- DATASET SECTION -

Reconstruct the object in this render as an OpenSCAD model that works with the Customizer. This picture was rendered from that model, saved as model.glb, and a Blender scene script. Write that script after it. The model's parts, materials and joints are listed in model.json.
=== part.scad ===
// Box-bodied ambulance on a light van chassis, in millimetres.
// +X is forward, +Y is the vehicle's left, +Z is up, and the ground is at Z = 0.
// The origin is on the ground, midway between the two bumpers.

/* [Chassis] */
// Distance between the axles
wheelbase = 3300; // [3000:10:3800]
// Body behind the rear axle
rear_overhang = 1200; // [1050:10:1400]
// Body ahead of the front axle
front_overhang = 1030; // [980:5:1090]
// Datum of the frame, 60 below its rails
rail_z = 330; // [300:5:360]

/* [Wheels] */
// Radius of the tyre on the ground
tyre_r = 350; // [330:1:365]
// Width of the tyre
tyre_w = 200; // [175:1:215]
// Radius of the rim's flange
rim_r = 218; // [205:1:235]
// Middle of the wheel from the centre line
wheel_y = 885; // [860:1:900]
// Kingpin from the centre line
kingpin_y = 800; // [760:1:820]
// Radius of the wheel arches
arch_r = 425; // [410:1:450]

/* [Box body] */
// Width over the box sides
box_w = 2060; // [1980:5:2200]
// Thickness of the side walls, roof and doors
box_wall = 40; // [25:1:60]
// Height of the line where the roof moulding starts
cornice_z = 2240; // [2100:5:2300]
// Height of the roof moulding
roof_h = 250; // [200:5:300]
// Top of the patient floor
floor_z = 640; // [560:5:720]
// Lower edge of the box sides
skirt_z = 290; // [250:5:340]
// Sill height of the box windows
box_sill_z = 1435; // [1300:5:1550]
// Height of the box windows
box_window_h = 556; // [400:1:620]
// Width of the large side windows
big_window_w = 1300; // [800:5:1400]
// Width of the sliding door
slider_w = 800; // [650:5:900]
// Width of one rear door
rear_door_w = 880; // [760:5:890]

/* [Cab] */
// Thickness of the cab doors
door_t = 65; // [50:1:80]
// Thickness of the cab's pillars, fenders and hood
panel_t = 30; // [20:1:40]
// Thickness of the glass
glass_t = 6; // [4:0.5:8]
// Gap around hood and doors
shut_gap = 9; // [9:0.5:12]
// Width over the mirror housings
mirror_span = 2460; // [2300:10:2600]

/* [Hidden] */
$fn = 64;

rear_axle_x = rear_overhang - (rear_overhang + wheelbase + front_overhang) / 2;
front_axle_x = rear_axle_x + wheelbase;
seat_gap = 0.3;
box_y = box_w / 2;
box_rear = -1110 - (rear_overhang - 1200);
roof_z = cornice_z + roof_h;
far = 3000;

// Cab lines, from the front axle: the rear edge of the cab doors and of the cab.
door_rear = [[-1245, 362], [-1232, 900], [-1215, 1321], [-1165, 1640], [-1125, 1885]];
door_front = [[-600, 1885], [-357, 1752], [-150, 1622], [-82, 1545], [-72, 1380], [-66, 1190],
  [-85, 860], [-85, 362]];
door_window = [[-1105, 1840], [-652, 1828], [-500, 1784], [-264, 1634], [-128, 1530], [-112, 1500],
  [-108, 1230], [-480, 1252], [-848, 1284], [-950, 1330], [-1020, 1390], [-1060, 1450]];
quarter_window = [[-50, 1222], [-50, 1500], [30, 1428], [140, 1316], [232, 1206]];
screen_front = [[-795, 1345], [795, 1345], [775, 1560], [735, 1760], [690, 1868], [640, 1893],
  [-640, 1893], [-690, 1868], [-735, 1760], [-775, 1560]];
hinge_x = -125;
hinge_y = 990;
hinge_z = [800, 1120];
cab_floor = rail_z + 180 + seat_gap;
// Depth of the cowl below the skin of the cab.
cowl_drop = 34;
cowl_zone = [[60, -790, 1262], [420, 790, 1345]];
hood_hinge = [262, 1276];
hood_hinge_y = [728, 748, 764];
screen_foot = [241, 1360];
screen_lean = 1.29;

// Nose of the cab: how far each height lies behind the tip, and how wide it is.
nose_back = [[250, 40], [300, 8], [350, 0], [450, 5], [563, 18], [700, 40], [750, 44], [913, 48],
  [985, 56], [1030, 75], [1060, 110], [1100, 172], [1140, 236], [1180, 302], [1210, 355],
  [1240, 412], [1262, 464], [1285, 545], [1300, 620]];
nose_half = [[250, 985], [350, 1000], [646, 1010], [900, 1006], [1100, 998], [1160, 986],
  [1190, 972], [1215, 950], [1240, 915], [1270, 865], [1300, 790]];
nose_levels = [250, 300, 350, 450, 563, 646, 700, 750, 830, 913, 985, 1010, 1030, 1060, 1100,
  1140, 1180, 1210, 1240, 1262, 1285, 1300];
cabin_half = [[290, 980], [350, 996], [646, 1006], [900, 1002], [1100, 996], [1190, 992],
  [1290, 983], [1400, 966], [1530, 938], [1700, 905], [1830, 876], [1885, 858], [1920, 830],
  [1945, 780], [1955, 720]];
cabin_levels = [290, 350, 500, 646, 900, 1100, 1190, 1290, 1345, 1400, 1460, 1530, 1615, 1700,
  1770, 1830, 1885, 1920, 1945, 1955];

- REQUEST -
Produce the lines from the top of the listing through the "arch_r = 425; // [410:1:450]" line exactly as they appear, with no additional output.

- EXPECTED ANSWER -
Reconstruct the object in this render as an OpenSCAD model that works with the Customizer. This picture was rendered from that model, saved as model.glb, and a Blender scene script. Write that script after it. The model's parts, materials and joints are listed in model.json.
=== part.scad ===
// Box-bodied ambulance on a light van chassis, in millimetres.
// +X is forward, +Y is the vehicle's left, +Z is up, and the ground is at Z = 0.
// The origin is on the ground, midway between the two bumpers.

/* [Chassis] */
// Distance between the axles
wheelbase = 3300; // [3000:10:3800]
// Body behind the rear axle
rear_overhang = 1200; // [1050:10:1400]
// Body ahead of the front axle
front_overhang = 1030; // [980:5:1090]
// Datum of the frame, 60 below its rails
rail_z = 330; // [300:5:360]

/* [Wheels] */
// Radius of the tyre on the ground
tyre_r = 350; // [330:1:365]
// Width of the tyre
tyre_w = 200; // [175:1:215]
// Radius of the rim's flange
rim_r = 218; // [205:1:235]
// Middle of the wheel from the centre line
wheel_y = 885; // [860:1:900]
// Kingpin from the centre line
kingpin_y = 800; // [760:1:820]
// Radius of the wheel arches
arch_r = 425; // [410:1:450]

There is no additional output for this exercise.